## Required work
Only the lines from the line with "place() left_shell();" through the line with "imported = [obj" should be copied, exactly as they appear, with both ends kept.

## Data for processing
+-------+

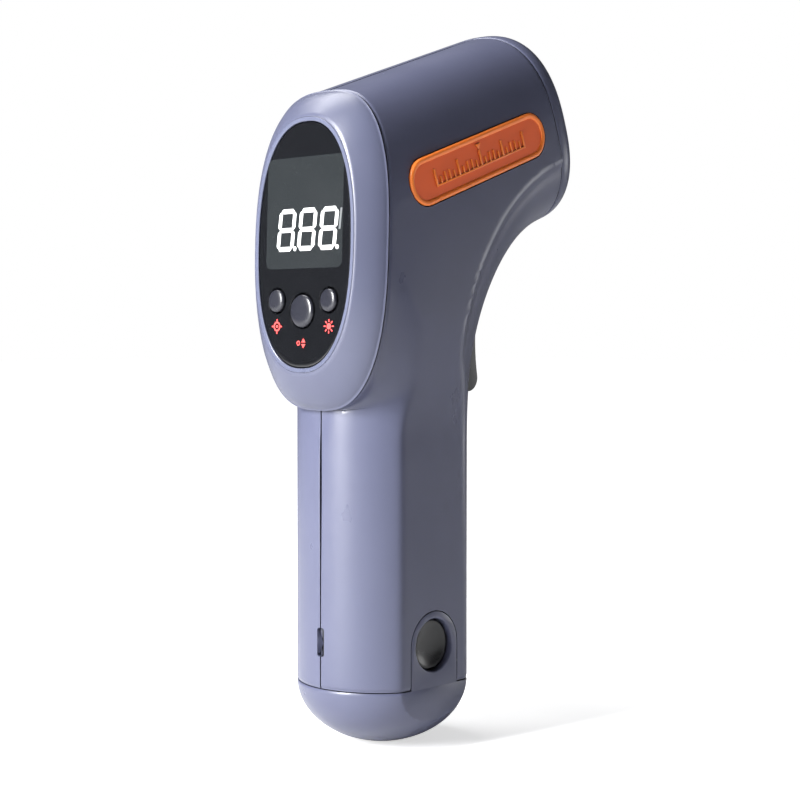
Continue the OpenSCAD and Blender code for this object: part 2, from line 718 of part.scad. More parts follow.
module cap_contact() {
    color("silver") translate([0, grip_mid, cap_z - 1.5]) difference() {
        union() {
            translate([-9, -3.5, 0]) cube([18, 7, contact_t]);
            for (s = [-1, 1]) translate([s * cell_x, 0, 0]) cylinder(r = 2.4, h = 3.8);
        }
        for (s = [-1, 1]) translate([s * cell_x, 0, contact_t + 0.4]) cylinder(r = 1.6, h = 4);
    }
}
flange_t = 0.7;
button_back = flat_x - tongue_t - 0.1 - flange_t;
module release_button() {
    translate([0, grip_mid, release_z]) {
        x_bar(release_r, button_back, flat_x - release_inset);
        x_bar(release_r + 0.9, button_back, button_back + flange_t);
    }
}
module release_button_right() { color([0.2, 0.21, 0.23]) release_button(); }
module release_button_left() { color([0.2, 0.21, 0.23]) mirror([1, 0, 0]) release_button(); }
// Leaf that stands in a pocket of the cap and bears on the button's back
leaf_t = 0.3;
leaf_w = 5;
leaf_x = button_back - 0.5;
module release_spring() {
    translate([leaf_x - leaf_t / 2, grip_mid - leaf_w / 2, cap_z - 6.9])
        cube([leaf_t, leaf_w, release_z - cap_z + 9.5]);
}
module release_spring_right() { color("silver") release_spring(); }
module release_spring_left() { color("silver") mirror([1, 0, 0]) release_spring(); }

module lanyard_bar() {
    color("silver") translate([0, bar_y, slot_z]) x_bar(bar_r, -5, 5);
}

// The origin goes under the middle of the outer box
box_back = seam_y(oval_z) + (window_face - key_proud) * cos(bezel_lean) + key_z[0] * sin(bezel_lean);
box_front = max([for (k = [0 : RING_STEPS])
    nose_y + ring_y(k) * cos(tilt) + (nose_up - ring_inset(k)) * sin(tilt)]);
module place() {
    translate([0, -(box_back + box_front) / 2, 0]) children();
}

place() left_shell();
place() right_shell();
place() display_bezel();
place() display_window();
place() lcd_panel();
place() lcd_frame();
place() backlight_plate();
place() display_board();
place() keypad_mat();
place() key_laser();
place() key_unit();
place() key_light();
place() main_board();
place() trigger_switch();
place() buzzer();
place() trigger();
place() trigger_pin();
place() trigger_spring();
place() nose_ring();
place() nose_plate();
place() lens_tube();
place() infrared_lens();
place() lens_retainer();
place() thermopile_sensor();
place() sensor_board();
place() laser_module();
place() laser_window();
place() badge_left();
place() badge_right();
place() case_screws();
place() battery_tray();
place() battery_cells();
place() cell_contacts();
place() battery_cap();
place() cap_contact();
place() release_button_left();
place() release_button_right();
place() release_spring_left();
place() release_spring_right();
place() lanyard_bar();
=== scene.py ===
"""Looks of the infrared thermometer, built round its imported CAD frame."""
import math

import bmesh
import bpy
import numpy as np
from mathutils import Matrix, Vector


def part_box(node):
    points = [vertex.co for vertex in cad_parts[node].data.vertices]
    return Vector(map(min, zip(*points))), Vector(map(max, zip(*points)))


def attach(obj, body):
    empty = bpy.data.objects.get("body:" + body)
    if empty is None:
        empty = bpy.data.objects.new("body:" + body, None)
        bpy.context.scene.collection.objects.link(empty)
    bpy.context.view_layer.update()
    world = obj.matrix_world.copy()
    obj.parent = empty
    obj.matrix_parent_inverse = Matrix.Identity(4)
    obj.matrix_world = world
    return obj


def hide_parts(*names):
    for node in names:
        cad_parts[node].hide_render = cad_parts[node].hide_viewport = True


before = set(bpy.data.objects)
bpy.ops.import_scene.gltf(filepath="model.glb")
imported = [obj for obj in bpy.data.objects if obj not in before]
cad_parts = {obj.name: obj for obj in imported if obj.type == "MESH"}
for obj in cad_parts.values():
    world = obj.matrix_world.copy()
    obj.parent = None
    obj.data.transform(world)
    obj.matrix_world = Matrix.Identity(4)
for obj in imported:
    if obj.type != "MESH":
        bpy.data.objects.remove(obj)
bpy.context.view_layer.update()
MM = 0.001

# Driving sizes in millimetres, as in the CAD model
GRIP_W, GRIP_R, GRIP_STRETCH = 29.8, 17.5, 1.15
CAP_Z, CURVE_Z = 13.2, 62.3
TILT, LEAN = math.radians(19.7), math.radians(1.7)
SEAM_LOW_Z, OVAL_Z, OVAL_UP, OVAL_HALF, OVAL_N = 69.7, 104.2, 30.8, 18.9, 2.7
NOSE_Y, NOSE_HALF, NOSE_UP, NOSE_N, RING_DEPTH = 37.0, 18.0, 21.7, 2.48, 5.6
WALL = 2.0
BEZEL_DEPTH, WINDOW_HALF, WINDOW_UP, WINDOW_N = 5.7, 13.3, 24.8, 2.35
WINDOW_T, LIP_W, WINDOW_Z = 1.5, 1.2, -1.0
KEY_SPOTS = {
    "key_laser": (-7.6, -12.3, 2.4),
    "key_unit": (0.0, -14.4, 3.4),
    "key_light": (7.6, -12.3, 2.4),
}
KEY_GAP = 0.2
TRIGGER_W, TRIGGER_Y, TRIGGER_LOW = 10.4, 25.3, 72.8
PIN_Y, PIN_Z, PIN_R = 19.5, 98.0, 1.5
TONGUE_W, RELEASE_Z, RELEASE_R, RELEASE_INSET = 13.7, 21.5, 5.2, 1.2
BADGE_L, BADGE_H, BADGE_MID, BADGE_T, BADGE_PROUD = 45.6, 9.7, (11.0, 122.0), 1.4, 0.35
SLOT_Z, SLOT_H, SLOT_W, SLOT_ROUND = 22.55, 5.9, 2.0, 0.6
NOSE_OPEN, PLATE_IN, RING_ROUND = 4.6, 1.2, 4.0
SCREWS = ((GRIP_STRETCH / 2, 67.0), (-9.0, 99.0), (24.0, 109.8))
SCREW_HEAD_R, SCREW_SINK = 2.3, 2.2

# Looks-only sizes in millimetres
SEAM_HALF, SPLIT_HALF = 0.23, 0.17
EDGE_DEPTH, EDGE_WIDTH = 0.2, 0.34
TRIGGER_GAP, TRIGGER_CUT_H, TRIGGER_CUT_LOW = 0.4, 26.0, 1.2
BADGE_GAP = 0.25
MARK_LIFT, MARK_T, MARK_ROOT = 0.005, 0.045, 0.05

# Points round an outline, and the angle in degrees above which an edge is sharp
AROUND, SMOOTH_ANGLE = 144, 32

# Painted seam shade: its reach in metres and its linear colour, then the strengths of floor and world
SEAM_SHADE_REACH, SEAM_SHADE_TONE = 0.0009, (0.01, 0.01, 0.012, 1)
FLOOR_GLOW, FILL = 0.62, 0.1

FLAT_X = GRIP_W / 2
GRIP_MID = GRIP_STRETCH / 2
GRIP_FRONT = GRIP_R + GRIP_STRETCH
OVAL_DOWN = OVAL_Z - SEAM_LOW_Z
OVAL_TOP = OVAL_Z + OVAL_UP
FACE_Y = -BEZEL_DEPTH
SEAM_LOW_Y = -GRIP_R - 0.15
WIDEN_LOW, WIDEN_SPAN = SEAM_LOW_Z - 5.7, 30.0
AXIS_DIR = np.array([math.cos(TILT), math.sin(TILT)])
AXIS_UP = np.array([-math.sin(TILT), math.cos(TILT)])


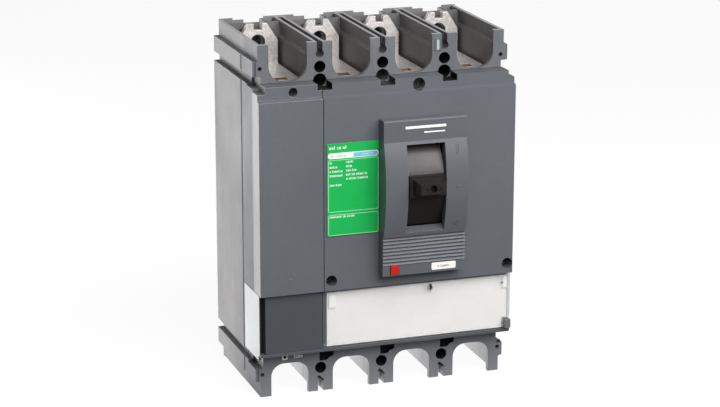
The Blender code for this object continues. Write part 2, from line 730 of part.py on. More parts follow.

+-------+

## Result of this exercise
place() left_shell();
place() right_shell();
place() display_bezel();
place() display_window();
place() lcd_panel();
place() lcd_frame();
place() backlight_plate();
place() display_board();
place() keypad_mat();
place() key_laser();
place() key_unit();
place() key_light();
place() main_board();
place() trigger_switch();
place() buzzer();
place() trigger();
place() trigger_pin();
place() trigger_spring();
place() nose_ring();
place() nose_plate();
place() lens_tube();
place() infrared_lens();
place() lens_retainer();
place() thermopile_sensor();
place() sensor_board();
place() laser_module();
place() laser_window();
place() badge_left();
place() badge_right();
place() case_screws();
place() battery_tray();
place() battery_cells();
place() cell_contacts();
place() battery_cap();
place() cap_contact();
place() release_button_left();
place() release_button_right();
place() release_spring_left();
place() release_spring_right();
place() lanyard_bar();
=== scene.py ===
"""Looks of the infrared thermometer, built round its imported CAD frame."""
import math

import bmesh
import bpy
import numpy as np
from mathutils import Matrix, Vector


def part_box(node):
    points = [vertex.co for vertex in cad_parts[node].data.vertices]
    return Vector(map(min, zip(*points))), Vector(map(max, zip(*points)))


def attach(obj, body):
    empty = bpy.data.objects.get("body:" + body)
    if empty is None:
        empty = bpy.data.objects.new("body:" + body, None)
        bpy.context.scene.collection.objects.link(empty)
    bpy.context.view_layer.update()
    world = obj.matrix_world.copy()
    obj.parent = empty
    obj.matrix_parent_inverse = Matrix.Identity(4)
    obj.matrix_world = world
    return obj


def hide_parts(*names):
    for node in names:
        cad_parts[node].hide_render = cad_parts[node].hide_viewport = True


before = set(bpy.data.objects)
bpy.ops.import_scene.gltf(filepath="model.glb")
imported = [obj for obj in bpy.data.objects if obj not in before]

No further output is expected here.